> **Records**
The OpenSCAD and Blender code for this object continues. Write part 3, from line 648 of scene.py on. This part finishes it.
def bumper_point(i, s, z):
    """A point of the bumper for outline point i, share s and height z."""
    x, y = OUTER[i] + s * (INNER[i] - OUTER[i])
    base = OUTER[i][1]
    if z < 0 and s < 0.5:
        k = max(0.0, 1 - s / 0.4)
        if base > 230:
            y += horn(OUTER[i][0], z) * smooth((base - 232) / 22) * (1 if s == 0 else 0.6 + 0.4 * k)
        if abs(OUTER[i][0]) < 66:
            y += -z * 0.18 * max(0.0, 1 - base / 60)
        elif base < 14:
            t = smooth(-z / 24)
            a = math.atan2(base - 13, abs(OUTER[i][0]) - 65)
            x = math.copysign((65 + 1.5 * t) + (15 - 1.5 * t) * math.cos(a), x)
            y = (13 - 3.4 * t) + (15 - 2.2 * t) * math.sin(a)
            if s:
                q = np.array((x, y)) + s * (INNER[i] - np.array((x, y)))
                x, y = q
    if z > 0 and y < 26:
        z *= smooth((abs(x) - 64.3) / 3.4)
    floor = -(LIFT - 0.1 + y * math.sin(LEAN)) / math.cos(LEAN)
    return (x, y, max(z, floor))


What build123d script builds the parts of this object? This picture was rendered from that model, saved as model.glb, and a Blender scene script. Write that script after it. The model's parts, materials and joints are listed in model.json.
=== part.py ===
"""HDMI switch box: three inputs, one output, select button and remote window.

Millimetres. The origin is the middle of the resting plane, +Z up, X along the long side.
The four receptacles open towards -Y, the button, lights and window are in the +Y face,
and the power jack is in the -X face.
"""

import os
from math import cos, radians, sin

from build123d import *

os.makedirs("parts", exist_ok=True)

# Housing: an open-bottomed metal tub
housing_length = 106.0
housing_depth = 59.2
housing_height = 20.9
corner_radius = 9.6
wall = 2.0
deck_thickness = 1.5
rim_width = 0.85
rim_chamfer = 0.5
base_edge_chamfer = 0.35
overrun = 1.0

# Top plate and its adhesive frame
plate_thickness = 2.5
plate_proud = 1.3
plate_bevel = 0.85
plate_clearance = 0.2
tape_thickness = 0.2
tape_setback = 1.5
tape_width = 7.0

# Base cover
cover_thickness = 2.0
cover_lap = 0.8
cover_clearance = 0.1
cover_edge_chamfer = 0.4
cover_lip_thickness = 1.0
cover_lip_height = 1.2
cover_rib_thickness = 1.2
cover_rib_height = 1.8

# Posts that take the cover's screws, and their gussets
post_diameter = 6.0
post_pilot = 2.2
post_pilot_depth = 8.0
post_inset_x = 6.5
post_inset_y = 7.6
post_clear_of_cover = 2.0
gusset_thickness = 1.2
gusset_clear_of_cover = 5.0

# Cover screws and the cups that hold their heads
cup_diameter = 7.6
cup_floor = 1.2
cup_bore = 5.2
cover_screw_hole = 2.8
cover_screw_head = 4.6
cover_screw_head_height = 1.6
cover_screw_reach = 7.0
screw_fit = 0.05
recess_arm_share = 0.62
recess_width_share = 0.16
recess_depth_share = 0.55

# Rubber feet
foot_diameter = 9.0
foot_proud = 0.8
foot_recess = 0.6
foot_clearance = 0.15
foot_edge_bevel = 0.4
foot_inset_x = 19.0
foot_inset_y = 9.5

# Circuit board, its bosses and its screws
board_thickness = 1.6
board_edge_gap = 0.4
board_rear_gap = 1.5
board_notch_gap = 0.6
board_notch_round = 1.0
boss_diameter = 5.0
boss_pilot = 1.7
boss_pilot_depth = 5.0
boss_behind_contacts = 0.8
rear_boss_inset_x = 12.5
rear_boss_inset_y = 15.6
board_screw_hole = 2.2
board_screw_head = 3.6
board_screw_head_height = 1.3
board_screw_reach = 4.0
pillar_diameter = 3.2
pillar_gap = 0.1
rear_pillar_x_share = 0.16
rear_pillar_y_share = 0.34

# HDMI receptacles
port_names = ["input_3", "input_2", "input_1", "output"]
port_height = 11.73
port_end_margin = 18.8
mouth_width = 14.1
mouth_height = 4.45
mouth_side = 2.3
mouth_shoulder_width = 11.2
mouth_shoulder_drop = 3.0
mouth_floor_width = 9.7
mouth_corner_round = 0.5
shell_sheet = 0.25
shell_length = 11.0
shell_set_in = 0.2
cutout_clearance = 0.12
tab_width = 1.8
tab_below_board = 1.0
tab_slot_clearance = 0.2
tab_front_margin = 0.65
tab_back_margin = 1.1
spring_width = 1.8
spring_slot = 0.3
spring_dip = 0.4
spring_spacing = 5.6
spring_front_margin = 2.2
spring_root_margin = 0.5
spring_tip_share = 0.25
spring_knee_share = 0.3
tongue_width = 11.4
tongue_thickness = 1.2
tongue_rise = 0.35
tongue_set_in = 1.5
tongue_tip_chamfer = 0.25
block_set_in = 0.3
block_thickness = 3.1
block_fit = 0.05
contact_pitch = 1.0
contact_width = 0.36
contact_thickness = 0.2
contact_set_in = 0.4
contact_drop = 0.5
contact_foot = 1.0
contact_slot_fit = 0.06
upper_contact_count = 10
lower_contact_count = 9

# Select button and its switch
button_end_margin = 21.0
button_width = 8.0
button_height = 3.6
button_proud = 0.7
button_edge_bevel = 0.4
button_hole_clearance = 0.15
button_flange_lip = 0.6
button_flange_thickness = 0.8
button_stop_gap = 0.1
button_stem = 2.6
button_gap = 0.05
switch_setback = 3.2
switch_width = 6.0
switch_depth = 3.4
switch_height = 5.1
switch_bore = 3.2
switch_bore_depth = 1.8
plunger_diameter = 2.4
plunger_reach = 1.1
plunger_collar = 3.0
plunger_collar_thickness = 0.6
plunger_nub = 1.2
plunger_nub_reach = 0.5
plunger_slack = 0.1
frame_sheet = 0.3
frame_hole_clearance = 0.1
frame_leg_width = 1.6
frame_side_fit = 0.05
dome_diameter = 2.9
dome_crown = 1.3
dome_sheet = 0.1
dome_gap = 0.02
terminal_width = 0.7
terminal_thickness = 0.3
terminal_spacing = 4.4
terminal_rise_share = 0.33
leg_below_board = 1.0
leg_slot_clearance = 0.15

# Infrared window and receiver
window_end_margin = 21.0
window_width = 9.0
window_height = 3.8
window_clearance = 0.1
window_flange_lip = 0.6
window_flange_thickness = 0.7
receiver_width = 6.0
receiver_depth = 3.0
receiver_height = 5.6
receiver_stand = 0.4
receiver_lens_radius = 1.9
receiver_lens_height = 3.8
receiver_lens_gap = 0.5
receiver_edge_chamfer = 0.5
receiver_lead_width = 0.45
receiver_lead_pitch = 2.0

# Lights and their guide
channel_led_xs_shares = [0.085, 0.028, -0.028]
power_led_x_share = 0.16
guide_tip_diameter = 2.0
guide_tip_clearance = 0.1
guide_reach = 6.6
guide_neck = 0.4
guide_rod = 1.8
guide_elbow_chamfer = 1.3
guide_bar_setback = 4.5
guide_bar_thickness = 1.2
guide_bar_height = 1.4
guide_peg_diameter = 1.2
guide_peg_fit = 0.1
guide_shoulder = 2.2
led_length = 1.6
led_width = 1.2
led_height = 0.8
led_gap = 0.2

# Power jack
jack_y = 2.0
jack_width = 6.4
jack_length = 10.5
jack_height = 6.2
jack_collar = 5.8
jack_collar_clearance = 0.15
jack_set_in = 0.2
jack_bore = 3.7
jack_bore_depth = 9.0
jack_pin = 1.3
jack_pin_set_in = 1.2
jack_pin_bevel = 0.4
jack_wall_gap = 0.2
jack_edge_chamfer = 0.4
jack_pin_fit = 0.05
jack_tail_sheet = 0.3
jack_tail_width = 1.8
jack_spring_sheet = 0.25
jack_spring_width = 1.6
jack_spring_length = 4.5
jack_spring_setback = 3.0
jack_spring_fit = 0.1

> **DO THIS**
Only the lines from the one containing "What build123d script" through the one containing "foot_inset_y = 9.5" are to be reproduced, exactly as they appear.

> **FINISHED TASK**
What build123d script builds the parts of this object? This picture was rendered from that model, saved as model.glb, and a Blender scene script. Write that script after it. The model's parts, materials and joints are listed in model.json.
=== part.py ===
"""HDMI switch box: three inputs, one output, select button and remote window.

Millimetres. The origin is the middle of the resting plane, +Z up, X along the long side.
The four receptacles open towards -Y, the button, lights and window are in the +Y face,
and the power jack is in the -X face.
"""

import os
from math import cos, radians, sin

from build123d import *

os.makedirs("parts", exist_ok=True)

# Housing: an open-bottomed metal tub
housing_length = 106.0
housing_depth = 59.2
housing_height = 20.9
corner_radius = 9.6
wall = 2.0
deck_thickness = 1.5
rim_width = 0.85
rim_chamfer = 0.5
base_edge_chamfer = 0.35
overrun = 1.0

# Top plate and its adhesive frame
plate_thickness = 2.5
plate_proud = 1.3
plate_bevel = 0.85
plate_clearance = 0.2
tape_thickness = 0.2
tape_setback = 1.5
tape_width = 7.0

# Base cover
cover_thickness = 2.0
cover_lap = 0.8
cover_clearance = 0.1
cover_edge_chamfer = 0.4
cover_lip_thickness = 1.0
cover_lip_height = 1.2
cover_rib_thickness = 1.2
cover_rib_height = 1.8

# Posts that take the cover's screws, and their gussets
post_diameter = 6.0
post_pilot = 2.2
post_pilot_depth = 8.0
post_inset_x = 6.5
post_inset_y = 7.6
post_clear_of_cover = 2.0
gusset_thickness = 1.2
gusset_clear_of_cover = 5.0

# Cover screws and the cups that hold their heads
cup_diameter = 7.6
cup_floor = 1.2
cup_bore = 5.2
cover_screw_hole = 2.8
cover_screw_head = 4.6
cover_screw_head_height = 1.6
cover_screw_reach = 7.0
screw_fit = 0.05
recess_arm_share = 0.62
recess_width_share = 0.16
recess_depth_share = 0.55

# Rubber feet
foot_diameter = 9.0
foot_proud = 0.8
foot_recess = 0.6
foot_clearance = 0.15
foot_edge_bevel = 0.4
foot_inset_x = 19.0
foot_inset_y = 9.5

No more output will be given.